Jay Stringer is a fellow contributor to Discount Noir, an e-Book flash fiction anthology available now from Untreed Reads. He is an Englishman living in exile in Glasgow, armed only with a world-view and a MacBook. You can catch his thoughts on crime fiction every Tuesday at DoSomeDamage.com.

He has two crime novels under submission from Stacia Decker at the Donald Maass Literary Agency.


Gerald So: How did the idea for your story, "The Tin Foil Heist", develop?

Jay Stringer: It was pretty simple, really. I'd used the characters before, in a story called "The Goldfish Heist", and I liked their voices. When I saw Patti and Steve's flash fiction challenge I just let the theme sit at the back of my mind for a couple of weeks, and then Cal called Joe on the phone in my head and I realised I had a story pretty much formed and ready to go. I usually need three or four drafts before I'm happy with something, but this one was one draft and then a quick edit, the characters did the work for me.

GS: What appeals to you about flash fiction?

JS: I like the challenge of it, but that sounds really pretentious doesn't it?!

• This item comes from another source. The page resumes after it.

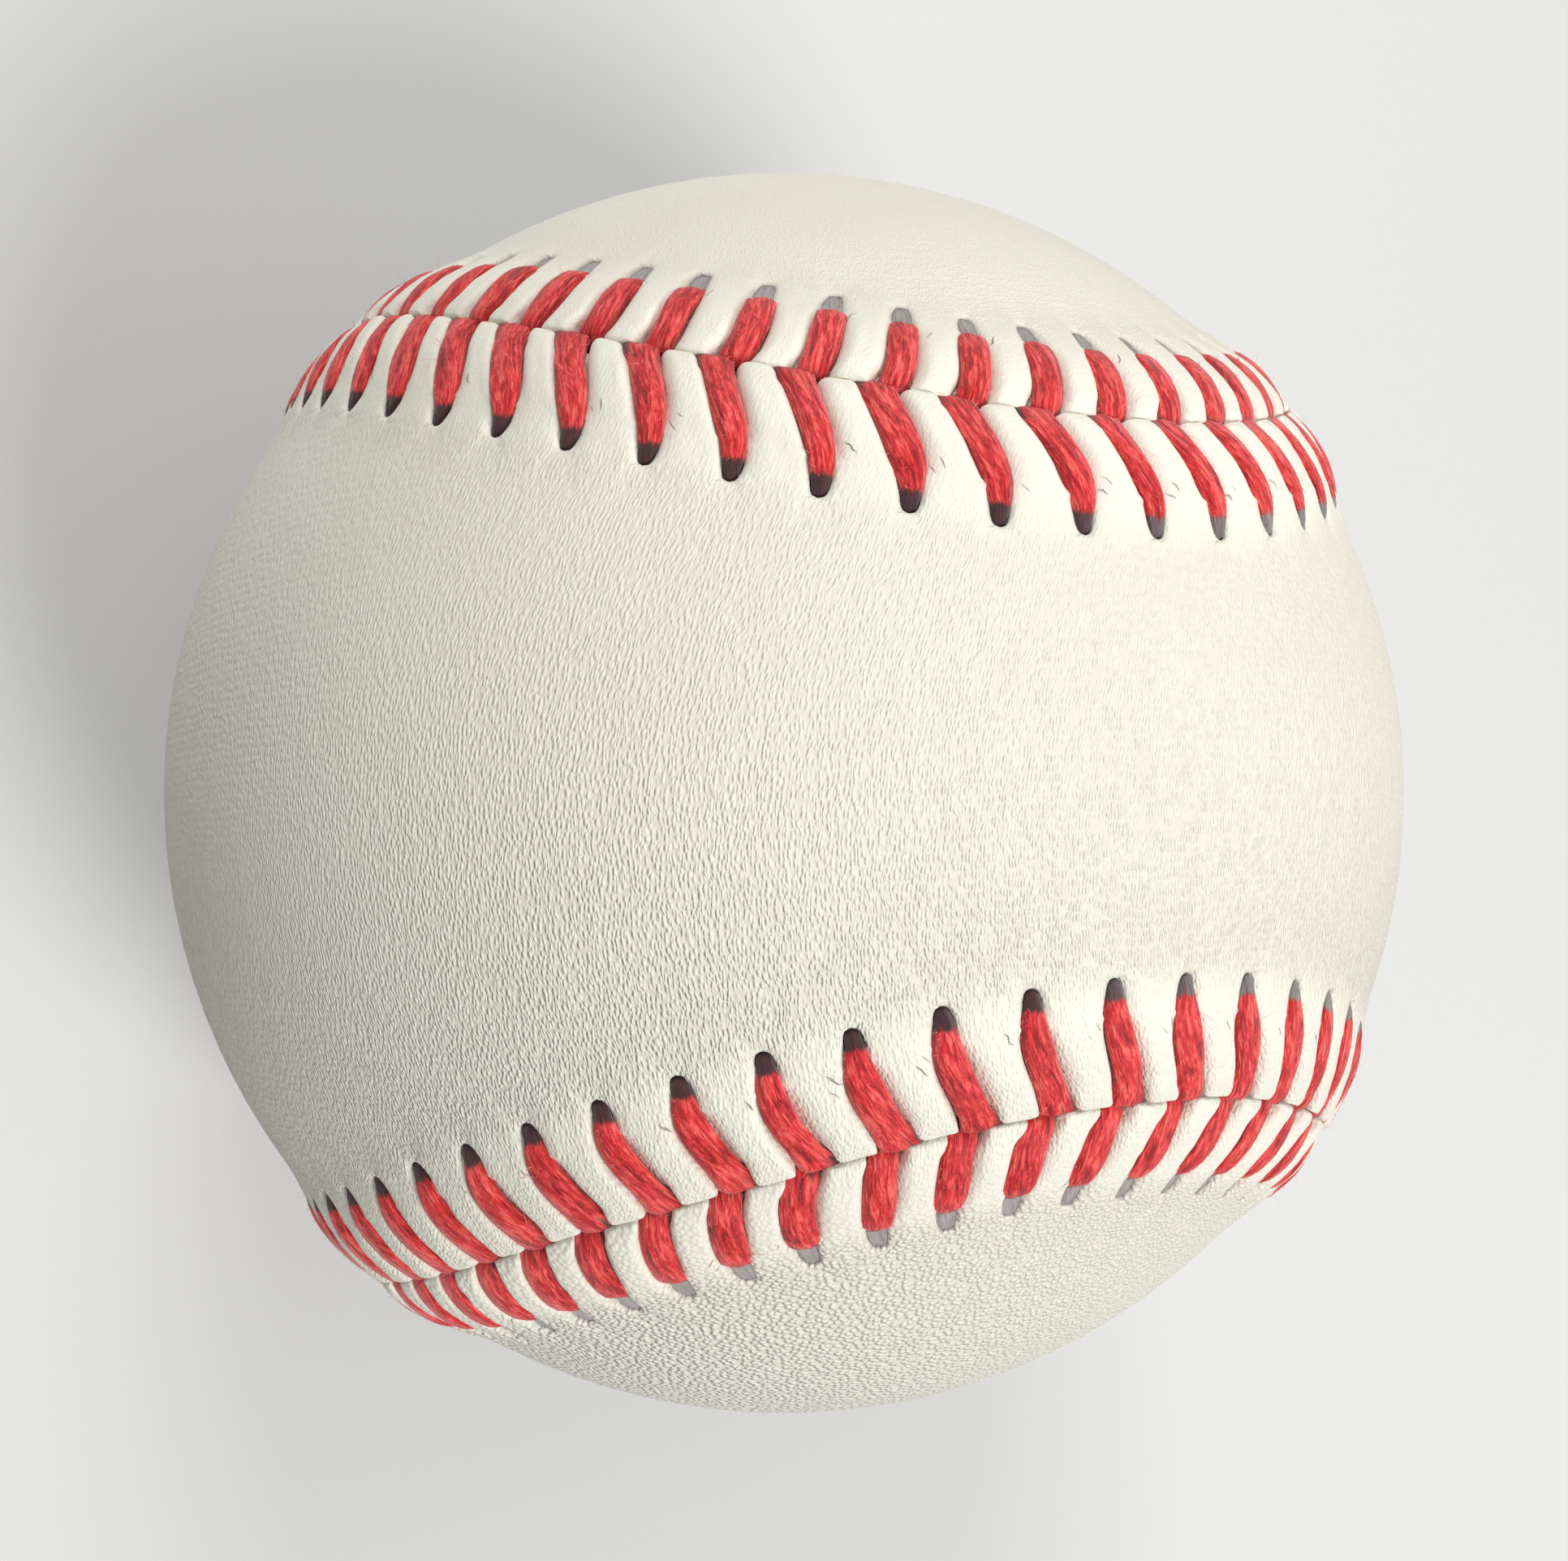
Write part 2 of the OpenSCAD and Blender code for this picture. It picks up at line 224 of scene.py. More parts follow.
# Where the middle of a thread lies, ahead of its hole: it leans most at the seam
def threadAhead(side, away):
    lead = ballPlan["crossLead"] + side * ballPlan["threadSplit"] / 2
    reach = stitchPlan["leadReach"]
    pull = stitchPlan["seamPull"] * np.clip(1 - away / stitchPlan["pullReach"], 0, 1) ** 2
    return lead * np.clip((reach - away) / reach, 0, 1) ** stitchPlan["leadPower"] - side * pull


def armAhead(stitch, side, away):
    sway = np.sin(np.pi * np.clip(away / stitchPlan["leanReach"], 0, 1))
    return threadAhead(side, away) + armLean[side][stitch] * sway


# Leather covers, each one sheet with a raised border of pillows between its stitches
coverPlan = {
    # sizes in millimetres; where two are given, 1 is the upper cover and -1 the lower one
    "foot": 8.2,
    "borderMiddle": 2.5,
    "holeHalf": {1: 0.47, -1: 0.56},
    "holeDepth": {1: 0.5, -1: 0.45},
    "holeEndDepth": {1: 0.45, -1: 0.4},
    "holeTaper": {1: 0.2, -1: 0.15},
    "taperSpan": 1.4,
    "nearRimBow": 0.1,
    "farRimBow": 0.04,
    "rimBend": 14,
    "rimSink": 0.07,
    # the notch for the threads and the rounded corners of the pillows beside it
    "notchHalf": 0.8,
    "notchShift": 0.25,
    "notchDepth": 0.55,
    "trailingRound": {1: 0.6, -1: 0.2},
    "leadingRound": {1: (0.08, 0.5), -1: (0.14, 0.2)},
    "edgeBow": 0.035,
    "edgeRound": 0.1,
    "edgeDrop": 0.14,
    # the tunnel for the threads, inside the cover
    "tunnel": 0.7,
    "tunnelEdge": 0.63,
    "tunnelMiddle": 2.4,
    "tunnelHalf": 0.8,
    "footHalf": 0.9,
    "farTunnelShare": 0.6,
    "holeUnderShare": 0.8,
    "wallLip": 0.15,
    "firstAhead": -0.9,
    "columnsBetween": 13,
    # how steep the sides of the pillows are, and the way in which sewing and wear pushed them; that way
    # also faces the light and sets the side where the red stain is painted thicker as painted light
    "steepness": 5.0,
    "steepChange": 2.0,
    "cornerSteepness": 9.0,
    "cornerReach": 1.2,
    "rubAndLitWay": (0.0, 0.9, 0.45),
    "rubContrast": 1.3,
    # what makes one pillow unlike the next
    "fingerVariation": 0.09,
    "fingerLean": 0.1,
    "leanReach": 5.0,
    "leanFade": 4.0,
    "leanStart": 0.8,
    "followReach": 4.4,
    "followFade": 0.8,
    # wrinkles and slow waves: how high, how many round the seam, and how long on the way from it
    "wrinkles": [(0.035, 420, 0.75), (0.021, 900, 0.5), (0.04, 110, 2.5)],
    "wrinkleFade": 4.0,
    "seed": 7,
    # how far the smoother grain and the red of the threads reach
    "calmReach": {1: 7.2, -1: 6.0},
    "calmFade": 2.4,
    "stainReach": 5.2,
    "stainFade": 1.2,
    "stainWidth": 0.22,
    "stainEven": 0.6,
    # painted light: how much more red stain lies on the side of each thread that faces the light
    "stainOnLitSide": 0.4,
    "edgeStain": 0.3,
    # below zero this picks the tone of the hole walls: painted shade on the upper cover, the pale cut edge
    # on the lower
    "wallShadeLevel": {1: -1.0, -1: -0.6},
    # distance from the seam, then how high the pillows and the valleys between them stand, and half
    # of the width of a thread's zone
    "ridge": [(0, 0.76), (0.4, 0.87), (1.0, 0.95), (1.7, 0.96), (2.5, 0.91), (3.4, 0.78), (4.3, 0.6),
              (5.2, 0.42), (6.1, 0.25), (7.1, 0.08), (8.2, 0)],
    "valley": [(0, 0.1), (0.8, 0.16), (2.5, 0.2), (3.8, 0.22), (4.3, 0.24), (5.2, 0.2), (6.1, 0.12),
               (7.1, 0.04), (8.2, 0)],
    "zoneHalf": [(0, 0.82), (1.0, 0.76), (1.4, 0.72), (3.0, 0.7), (3.8, 0.64), (4.1, 0.56), (4.3, 0.5),
                 (6.1, 0.5), (6.3, 0.52), (6.7, 0.62), (7.3, 0.78), (8.2, 0.9)],
}
edgeSteps = [0, 0.05, 0.13, 0.3, 0.6]
borderRows = [1.0, 1.3, 1.65, 2.05, 2.5, 2.95, 3.4, 3.8, 4.08]
holeRows = [4.3, 4.5, 4.8, 5.2, 5.58, 5.84, 6.01, 6.1]
holeRowWidths = [0.8, 1, 1, 0.96, 0.88, 0.74, 0.54, 0.3]
footRows = [6.3, 6.6, 7.0, 7.5, 8.2]
inwardShares = [0.06, 0.12, 0.19, 0.27, 0.35, 0.44, 0.53, 0.62, 0.71, 0.8, 0.88, 0.96]
underShares = [0.12, 0.35, 0.6, 0.85]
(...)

There's a temptation with flash fiction to write part of a story. It's fun to use flash to try out an idea for a bigger story, or to use it as a way to work out a character or a writing style. And I'm not knocking those approaches, because I often use them as writing exercises when I'm stuck on something, but I like to try and do something else. I like the challenge of trying to write a full story -beginning, middle, end- in such a small space, like a well crafted song. For "The Tin Foil Heist", there was the extra challenge of telling a whole story without my main character ever leaving his sofa, because that's pretty much what I'm doing when i write my novel!